[Rows from a 3D modeling dataset]
=====
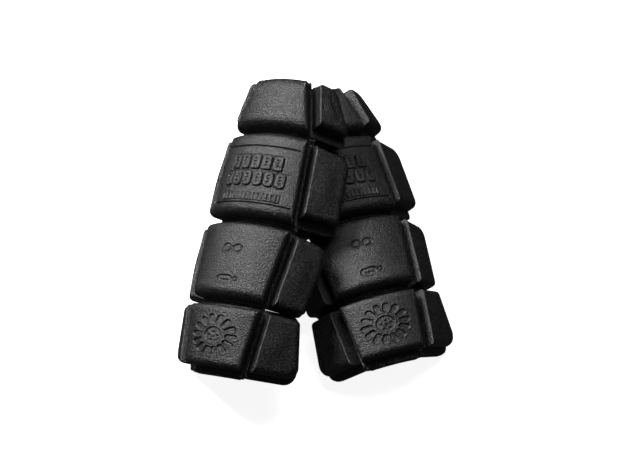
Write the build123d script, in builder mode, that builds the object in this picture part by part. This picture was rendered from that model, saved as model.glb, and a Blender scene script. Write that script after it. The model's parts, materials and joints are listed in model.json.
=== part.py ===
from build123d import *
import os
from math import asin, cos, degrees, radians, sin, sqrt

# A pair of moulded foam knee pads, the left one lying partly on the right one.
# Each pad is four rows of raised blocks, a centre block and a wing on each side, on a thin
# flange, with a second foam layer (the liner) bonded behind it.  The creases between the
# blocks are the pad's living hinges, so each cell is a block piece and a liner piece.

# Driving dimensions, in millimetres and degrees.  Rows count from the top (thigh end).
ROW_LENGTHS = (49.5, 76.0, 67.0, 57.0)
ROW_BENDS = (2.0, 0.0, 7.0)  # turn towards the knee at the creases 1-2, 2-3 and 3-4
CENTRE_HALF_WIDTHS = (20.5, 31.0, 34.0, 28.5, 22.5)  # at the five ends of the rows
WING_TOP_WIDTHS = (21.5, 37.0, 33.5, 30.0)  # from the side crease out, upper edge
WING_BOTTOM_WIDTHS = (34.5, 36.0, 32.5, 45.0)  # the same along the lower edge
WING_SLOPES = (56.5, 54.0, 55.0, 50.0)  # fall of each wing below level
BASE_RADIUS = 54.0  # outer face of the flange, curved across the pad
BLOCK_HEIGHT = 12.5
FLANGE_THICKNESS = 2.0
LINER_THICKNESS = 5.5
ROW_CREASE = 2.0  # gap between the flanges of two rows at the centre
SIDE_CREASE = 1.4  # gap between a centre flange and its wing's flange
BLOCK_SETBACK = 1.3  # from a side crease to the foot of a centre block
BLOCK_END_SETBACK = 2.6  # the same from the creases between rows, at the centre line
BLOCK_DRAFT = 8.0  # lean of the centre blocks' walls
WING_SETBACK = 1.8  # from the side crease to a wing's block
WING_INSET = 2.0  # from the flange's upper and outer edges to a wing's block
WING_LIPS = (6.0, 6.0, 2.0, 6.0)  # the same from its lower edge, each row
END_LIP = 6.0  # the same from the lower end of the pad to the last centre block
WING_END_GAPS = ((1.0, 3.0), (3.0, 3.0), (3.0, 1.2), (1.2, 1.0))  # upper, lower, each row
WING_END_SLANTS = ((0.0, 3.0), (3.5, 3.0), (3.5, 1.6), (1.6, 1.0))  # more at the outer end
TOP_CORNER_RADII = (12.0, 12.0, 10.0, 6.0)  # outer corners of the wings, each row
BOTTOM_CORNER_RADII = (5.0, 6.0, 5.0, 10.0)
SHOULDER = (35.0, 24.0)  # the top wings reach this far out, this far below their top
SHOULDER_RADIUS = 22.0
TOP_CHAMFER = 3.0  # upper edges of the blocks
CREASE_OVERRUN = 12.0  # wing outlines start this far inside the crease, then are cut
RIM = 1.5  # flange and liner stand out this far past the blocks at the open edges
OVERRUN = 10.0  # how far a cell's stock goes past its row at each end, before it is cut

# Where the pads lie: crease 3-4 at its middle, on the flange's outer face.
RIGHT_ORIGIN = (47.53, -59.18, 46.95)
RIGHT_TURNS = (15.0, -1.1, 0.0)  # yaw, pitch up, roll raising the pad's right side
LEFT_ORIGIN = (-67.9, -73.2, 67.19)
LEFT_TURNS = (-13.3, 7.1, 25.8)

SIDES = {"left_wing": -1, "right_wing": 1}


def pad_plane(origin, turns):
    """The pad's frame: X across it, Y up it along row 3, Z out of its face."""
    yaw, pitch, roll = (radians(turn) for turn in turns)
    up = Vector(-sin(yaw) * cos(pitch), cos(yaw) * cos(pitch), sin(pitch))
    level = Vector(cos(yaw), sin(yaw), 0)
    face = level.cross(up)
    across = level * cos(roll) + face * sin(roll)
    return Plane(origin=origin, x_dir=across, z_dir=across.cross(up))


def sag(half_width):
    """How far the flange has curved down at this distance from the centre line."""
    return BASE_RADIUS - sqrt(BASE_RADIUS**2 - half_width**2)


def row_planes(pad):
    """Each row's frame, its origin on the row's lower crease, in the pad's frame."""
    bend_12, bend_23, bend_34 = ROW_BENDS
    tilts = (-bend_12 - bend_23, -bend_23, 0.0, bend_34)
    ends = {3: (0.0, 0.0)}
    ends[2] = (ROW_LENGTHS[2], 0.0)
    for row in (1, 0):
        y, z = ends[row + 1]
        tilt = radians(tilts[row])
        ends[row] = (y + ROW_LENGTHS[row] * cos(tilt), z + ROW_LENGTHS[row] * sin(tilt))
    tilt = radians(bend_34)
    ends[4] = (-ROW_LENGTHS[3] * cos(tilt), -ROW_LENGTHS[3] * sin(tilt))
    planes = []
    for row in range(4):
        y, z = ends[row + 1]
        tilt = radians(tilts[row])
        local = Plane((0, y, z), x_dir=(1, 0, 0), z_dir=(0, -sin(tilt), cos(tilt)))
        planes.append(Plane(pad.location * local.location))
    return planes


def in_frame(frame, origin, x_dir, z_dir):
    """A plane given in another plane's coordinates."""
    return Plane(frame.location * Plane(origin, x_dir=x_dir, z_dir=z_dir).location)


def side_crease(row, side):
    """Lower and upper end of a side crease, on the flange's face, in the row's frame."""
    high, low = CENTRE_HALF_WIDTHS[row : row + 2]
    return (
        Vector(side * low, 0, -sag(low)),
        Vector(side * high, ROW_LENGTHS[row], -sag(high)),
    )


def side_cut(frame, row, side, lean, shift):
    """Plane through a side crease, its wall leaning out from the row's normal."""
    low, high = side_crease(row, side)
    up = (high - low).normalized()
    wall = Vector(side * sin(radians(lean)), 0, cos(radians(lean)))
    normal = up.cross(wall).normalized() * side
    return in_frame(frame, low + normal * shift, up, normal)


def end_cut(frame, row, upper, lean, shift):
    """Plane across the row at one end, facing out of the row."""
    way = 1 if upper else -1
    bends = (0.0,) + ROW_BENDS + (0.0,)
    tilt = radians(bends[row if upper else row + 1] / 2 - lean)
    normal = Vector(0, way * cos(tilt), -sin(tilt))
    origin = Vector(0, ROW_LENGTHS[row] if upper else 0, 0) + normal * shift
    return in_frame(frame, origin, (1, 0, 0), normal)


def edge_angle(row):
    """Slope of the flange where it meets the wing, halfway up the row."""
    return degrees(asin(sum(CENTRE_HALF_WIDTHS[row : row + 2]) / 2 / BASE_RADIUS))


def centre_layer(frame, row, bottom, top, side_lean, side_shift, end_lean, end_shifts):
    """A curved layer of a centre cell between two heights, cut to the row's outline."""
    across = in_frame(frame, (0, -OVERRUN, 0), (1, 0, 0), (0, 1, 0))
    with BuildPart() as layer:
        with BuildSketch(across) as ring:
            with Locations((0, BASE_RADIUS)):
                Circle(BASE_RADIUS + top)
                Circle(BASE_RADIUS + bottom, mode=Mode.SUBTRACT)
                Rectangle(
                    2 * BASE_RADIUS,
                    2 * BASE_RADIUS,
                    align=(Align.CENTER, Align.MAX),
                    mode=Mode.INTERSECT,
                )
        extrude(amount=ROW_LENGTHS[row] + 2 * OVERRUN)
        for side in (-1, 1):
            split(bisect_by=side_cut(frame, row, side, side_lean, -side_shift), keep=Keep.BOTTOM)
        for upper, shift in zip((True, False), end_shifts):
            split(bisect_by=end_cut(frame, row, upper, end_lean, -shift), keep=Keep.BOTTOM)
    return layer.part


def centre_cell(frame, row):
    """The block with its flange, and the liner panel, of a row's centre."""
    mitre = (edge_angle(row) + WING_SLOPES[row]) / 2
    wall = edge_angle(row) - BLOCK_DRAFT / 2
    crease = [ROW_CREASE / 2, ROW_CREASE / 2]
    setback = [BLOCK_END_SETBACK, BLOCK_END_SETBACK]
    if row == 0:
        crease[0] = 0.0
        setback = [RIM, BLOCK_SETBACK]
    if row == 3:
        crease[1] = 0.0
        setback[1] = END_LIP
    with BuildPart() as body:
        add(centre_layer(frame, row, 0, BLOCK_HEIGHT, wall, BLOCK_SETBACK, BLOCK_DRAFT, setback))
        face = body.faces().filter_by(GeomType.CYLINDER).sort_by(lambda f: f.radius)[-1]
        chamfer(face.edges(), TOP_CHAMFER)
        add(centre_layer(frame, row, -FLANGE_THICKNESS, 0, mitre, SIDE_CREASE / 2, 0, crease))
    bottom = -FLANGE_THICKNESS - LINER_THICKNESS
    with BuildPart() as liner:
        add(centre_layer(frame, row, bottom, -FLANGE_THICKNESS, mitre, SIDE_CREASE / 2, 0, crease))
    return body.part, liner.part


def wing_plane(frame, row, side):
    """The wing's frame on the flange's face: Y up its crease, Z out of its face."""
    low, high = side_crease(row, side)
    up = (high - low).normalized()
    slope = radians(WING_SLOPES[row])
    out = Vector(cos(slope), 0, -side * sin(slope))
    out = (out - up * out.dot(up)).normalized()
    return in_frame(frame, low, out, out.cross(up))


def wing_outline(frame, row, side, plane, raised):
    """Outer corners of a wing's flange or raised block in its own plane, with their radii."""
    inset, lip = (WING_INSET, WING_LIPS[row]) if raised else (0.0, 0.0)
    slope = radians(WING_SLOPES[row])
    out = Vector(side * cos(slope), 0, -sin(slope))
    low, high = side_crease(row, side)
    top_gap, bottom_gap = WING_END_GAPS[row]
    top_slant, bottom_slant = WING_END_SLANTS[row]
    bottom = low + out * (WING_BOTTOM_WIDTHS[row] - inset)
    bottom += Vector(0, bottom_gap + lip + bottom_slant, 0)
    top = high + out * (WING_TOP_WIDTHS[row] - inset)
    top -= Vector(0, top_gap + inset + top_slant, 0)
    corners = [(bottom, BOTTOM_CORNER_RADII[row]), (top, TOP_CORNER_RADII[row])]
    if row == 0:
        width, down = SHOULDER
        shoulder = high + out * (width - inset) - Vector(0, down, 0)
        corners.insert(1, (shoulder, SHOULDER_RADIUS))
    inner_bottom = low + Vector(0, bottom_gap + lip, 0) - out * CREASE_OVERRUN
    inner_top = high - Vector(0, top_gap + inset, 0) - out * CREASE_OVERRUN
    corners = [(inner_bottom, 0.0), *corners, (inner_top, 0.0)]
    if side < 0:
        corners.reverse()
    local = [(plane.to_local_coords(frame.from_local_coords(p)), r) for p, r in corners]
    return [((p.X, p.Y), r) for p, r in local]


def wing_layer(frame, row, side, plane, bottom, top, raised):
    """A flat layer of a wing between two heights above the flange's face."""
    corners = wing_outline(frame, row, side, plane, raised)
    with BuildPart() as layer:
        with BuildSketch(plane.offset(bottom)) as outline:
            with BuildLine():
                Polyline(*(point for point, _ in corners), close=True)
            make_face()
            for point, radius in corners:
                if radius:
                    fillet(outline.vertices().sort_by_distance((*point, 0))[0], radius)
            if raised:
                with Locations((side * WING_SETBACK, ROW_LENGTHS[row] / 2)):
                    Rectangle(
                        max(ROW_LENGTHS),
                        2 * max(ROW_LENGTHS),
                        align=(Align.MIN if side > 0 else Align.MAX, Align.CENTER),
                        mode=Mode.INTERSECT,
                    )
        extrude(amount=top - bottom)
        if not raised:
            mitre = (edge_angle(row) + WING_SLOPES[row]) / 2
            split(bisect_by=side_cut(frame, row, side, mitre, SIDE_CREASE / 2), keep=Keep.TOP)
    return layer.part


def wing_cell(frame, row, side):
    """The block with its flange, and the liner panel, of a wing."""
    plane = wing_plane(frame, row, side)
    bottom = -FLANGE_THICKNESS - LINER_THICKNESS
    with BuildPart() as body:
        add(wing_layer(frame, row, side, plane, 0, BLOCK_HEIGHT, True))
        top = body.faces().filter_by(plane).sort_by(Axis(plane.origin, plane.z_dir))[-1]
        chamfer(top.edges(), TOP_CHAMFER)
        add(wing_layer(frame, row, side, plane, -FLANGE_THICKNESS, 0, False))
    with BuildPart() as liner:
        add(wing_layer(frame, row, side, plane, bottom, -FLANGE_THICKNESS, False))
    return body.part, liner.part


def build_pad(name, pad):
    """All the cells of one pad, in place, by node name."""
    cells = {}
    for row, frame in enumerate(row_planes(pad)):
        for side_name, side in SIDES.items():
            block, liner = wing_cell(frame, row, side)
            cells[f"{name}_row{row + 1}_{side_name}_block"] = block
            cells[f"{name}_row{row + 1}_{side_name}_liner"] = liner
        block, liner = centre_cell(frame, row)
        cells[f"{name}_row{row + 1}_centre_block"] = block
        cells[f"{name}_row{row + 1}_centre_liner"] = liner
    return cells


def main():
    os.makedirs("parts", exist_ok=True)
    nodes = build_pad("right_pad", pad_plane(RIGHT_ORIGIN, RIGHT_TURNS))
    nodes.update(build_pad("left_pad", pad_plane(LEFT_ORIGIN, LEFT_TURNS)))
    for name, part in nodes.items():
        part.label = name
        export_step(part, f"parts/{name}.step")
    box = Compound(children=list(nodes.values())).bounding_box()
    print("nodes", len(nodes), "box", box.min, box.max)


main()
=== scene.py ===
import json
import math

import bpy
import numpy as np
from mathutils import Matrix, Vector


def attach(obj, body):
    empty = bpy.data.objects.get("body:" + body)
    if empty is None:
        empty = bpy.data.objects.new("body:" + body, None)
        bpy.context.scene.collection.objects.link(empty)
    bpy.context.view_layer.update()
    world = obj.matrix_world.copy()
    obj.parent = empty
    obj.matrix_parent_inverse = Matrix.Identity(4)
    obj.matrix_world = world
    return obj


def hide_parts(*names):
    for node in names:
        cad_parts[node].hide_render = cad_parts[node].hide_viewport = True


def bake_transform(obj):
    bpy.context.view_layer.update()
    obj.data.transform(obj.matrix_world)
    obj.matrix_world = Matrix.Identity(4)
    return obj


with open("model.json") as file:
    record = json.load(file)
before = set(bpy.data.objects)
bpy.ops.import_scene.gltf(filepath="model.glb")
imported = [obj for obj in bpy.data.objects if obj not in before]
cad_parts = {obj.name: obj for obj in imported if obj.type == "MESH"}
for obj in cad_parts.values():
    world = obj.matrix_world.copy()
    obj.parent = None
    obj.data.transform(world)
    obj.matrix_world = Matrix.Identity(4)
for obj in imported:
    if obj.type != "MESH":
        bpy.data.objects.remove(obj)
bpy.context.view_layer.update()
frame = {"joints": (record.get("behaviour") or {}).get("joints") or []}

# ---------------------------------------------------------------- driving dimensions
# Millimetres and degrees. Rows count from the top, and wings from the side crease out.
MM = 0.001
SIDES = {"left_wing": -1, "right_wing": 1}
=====
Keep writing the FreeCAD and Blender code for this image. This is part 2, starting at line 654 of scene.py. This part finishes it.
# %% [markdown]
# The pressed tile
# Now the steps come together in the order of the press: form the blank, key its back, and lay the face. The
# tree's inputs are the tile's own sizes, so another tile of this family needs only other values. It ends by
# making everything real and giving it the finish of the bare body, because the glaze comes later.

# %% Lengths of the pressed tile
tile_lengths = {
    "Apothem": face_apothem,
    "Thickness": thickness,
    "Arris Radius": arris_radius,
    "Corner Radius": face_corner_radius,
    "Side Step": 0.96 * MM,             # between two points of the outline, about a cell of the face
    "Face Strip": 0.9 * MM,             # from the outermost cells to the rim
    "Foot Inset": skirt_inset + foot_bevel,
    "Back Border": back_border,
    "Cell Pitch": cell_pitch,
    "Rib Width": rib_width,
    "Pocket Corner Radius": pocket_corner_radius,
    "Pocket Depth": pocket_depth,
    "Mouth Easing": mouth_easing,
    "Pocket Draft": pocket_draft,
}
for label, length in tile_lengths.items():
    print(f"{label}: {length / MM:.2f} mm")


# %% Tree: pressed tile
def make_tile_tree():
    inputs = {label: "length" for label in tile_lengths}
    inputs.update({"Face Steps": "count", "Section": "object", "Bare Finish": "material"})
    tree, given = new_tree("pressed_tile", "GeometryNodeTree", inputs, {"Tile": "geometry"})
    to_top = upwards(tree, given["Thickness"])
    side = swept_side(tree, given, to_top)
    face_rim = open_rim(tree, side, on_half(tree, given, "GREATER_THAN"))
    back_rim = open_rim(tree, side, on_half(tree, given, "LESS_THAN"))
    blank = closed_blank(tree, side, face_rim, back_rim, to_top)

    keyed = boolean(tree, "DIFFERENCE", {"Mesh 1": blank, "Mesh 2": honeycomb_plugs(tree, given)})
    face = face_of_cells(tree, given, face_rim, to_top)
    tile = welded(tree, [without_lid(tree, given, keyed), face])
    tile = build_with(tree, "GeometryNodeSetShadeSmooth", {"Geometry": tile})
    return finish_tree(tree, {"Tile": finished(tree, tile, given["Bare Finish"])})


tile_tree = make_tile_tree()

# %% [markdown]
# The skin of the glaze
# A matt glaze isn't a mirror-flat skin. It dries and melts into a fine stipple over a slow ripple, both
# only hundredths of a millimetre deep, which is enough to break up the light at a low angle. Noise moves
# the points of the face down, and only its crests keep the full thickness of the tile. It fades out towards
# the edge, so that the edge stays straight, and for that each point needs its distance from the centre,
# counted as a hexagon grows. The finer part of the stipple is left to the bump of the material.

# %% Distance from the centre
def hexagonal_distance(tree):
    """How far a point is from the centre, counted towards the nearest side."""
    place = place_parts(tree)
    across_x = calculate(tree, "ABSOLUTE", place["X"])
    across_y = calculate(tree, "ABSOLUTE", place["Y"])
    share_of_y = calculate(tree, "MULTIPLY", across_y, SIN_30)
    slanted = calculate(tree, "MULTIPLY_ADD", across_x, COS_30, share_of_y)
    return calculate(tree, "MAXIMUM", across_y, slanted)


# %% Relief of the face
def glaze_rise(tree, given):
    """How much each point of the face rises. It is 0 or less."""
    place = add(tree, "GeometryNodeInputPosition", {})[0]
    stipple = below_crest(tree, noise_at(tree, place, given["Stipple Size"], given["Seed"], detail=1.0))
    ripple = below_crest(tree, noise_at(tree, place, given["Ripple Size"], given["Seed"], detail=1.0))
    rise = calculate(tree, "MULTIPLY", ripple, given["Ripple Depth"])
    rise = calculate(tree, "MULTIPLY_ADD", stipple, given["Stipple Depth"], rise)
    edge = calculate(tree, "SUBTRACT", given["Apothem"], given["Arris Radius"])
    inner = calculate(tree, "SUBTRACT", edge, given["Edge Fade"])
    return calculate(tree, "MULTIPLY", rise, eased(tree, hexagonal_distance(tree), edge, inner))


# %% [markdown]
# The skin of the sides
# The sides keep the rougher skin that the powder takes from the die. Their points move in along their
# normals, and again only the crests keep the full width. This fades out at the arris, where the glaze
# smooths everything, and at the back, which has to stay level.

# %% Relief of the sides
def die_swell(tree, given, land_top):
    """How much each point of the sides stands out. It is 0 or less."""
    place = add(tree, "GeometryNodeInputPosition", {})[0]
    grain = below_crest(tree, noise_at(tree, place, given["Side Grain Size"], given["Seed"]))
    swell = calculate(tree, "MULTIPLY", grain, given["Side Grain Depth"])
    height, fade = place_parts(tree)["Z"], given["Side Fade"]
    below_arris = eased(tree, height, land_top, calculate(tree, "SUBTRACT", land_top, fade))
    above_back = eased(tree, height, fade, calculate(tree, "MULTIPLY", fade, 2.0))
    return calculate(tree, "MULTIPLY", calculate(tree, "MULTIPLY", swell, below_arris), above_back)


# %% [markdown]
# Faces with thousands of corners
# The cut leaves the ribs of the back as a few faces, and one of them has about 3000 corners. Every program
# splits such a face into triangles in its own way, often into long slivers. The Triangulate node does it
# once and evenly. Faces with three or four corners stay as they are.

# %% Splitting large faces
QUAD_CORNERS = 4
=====
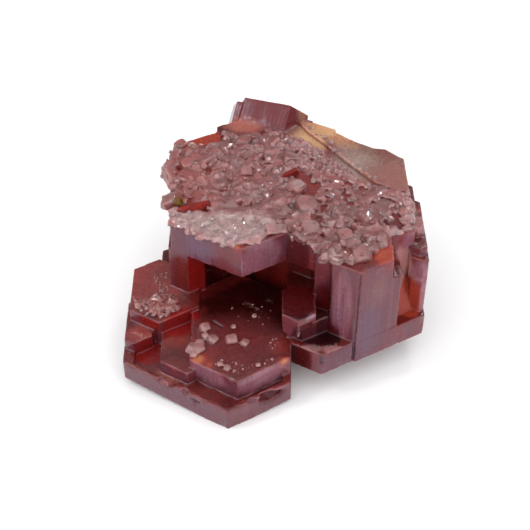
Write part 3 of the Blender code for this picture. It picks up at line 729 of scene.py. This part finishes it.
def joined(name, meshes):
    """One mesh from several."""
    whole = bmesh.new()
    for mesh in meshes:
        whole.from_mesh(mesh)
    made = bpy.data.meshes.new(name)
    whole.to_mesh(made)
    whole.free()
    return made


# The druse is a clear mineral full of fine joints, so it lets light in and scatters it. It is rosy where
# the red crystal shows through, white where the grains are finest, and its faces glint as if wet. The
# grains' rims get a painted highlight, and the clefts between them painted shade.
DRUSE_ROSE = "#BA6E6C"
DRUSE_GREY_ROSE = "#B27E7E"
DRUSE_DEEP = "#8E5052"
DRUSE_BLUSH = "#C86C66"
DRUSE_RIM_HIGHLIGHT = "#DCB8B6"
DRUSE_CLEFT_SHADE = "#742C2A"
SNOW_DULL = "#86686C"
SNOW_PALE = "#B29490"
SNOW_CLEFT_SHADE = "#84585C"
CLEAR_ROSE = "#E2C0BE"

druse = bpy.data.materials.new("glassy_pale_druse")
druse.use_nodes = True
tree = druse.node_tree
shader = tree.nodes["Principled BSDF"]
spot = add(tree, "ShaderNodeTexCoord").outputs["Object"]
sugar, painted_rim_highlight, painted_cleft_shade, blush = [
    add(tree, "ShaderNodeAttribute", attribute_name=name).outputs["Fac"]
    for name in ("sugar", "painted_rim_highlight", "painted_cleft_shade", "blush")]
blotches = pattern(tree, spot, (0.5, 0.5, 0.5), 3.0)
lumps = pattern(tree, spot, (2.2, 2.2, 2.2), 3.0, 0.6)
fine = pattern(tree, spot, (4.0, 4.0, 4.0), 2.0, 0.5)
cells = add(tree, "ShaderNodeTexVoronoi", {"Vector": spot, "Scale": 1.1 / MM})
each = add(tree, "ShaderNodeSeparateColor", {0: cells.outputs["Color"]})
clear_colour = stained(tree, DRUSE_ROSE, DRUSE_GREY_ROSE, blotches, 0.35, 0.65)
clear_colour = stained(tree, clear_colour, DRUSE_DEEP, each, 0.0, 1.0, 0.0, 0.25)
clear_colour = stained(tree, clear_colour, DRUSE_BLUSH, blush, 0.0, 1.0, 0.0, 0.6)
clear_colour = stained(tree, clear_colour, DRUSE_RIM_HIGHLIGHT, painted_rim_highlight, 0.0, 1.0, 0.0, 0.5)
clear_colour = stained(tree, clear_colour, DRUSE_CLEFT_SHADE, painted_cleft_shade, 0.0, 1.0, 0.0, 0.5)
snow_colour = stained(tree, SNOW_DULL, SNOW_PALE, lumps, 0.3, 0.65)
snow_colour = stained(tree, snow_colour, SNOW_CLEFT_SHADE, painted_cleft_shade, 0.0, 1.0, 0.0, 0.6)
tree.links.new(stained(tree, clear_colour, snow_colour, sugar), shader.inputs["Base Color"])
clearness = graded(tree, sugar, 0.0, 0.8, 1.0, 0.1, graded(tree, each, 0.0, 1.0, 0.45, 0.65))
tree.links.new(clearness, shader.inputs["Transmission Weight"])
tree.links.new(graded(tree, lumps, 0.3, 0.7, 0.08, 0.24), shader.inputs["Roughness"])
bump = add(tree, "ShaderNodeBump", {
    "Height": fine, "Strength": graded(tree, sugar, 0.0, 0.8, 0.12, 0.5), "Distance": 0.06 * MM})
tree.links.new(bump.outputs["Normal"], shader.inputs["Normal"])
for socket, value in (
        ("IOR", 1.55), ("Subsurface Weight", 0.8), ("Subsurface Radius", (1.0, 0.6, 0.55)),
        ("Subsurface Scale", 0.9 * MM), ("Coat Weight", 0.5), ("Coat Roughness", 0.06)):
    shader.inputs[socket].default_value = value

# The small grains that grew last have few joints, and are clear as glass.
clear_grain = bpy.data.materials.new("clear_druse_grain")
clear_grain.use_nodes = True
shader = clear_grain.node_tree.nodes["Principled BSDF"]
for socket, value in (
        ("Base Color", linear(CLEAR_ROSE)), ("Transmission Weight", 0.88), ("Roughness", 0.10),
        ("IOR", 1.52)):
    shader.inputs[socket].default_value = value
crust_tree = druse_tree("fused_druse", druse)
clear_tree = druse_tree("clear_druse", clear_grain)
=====
**What is being asked**
Transcribe, exactly and without additions, the lines of the records above, beginning with the line that contains "Write the build123d" and ending with the line that contains "# blocks are", both included.

**Answer**
Write the build123d script, in builder mode, that builds the object in this picture part by part. This picture was rendered from that model, saved as model.glb, and a Blender scene script. Write that script after it. The model's parts, materials and joints are listed in model.json.
=== part.py ===
from build123d import *
import os
from math import asin, cos, degrees, radians, sin, sqrt

# A pair of moulded foam knee pads, the left one lying partly on the right one.
# Each pad is four rows of raised blocks, a centre block and a wing on each side, on a thin
# flange, with a second foam layer (the liner) bonded behind it.  The creases between the
# blocks are the pad's living hinges, so each cell is a block piece and a liner piece.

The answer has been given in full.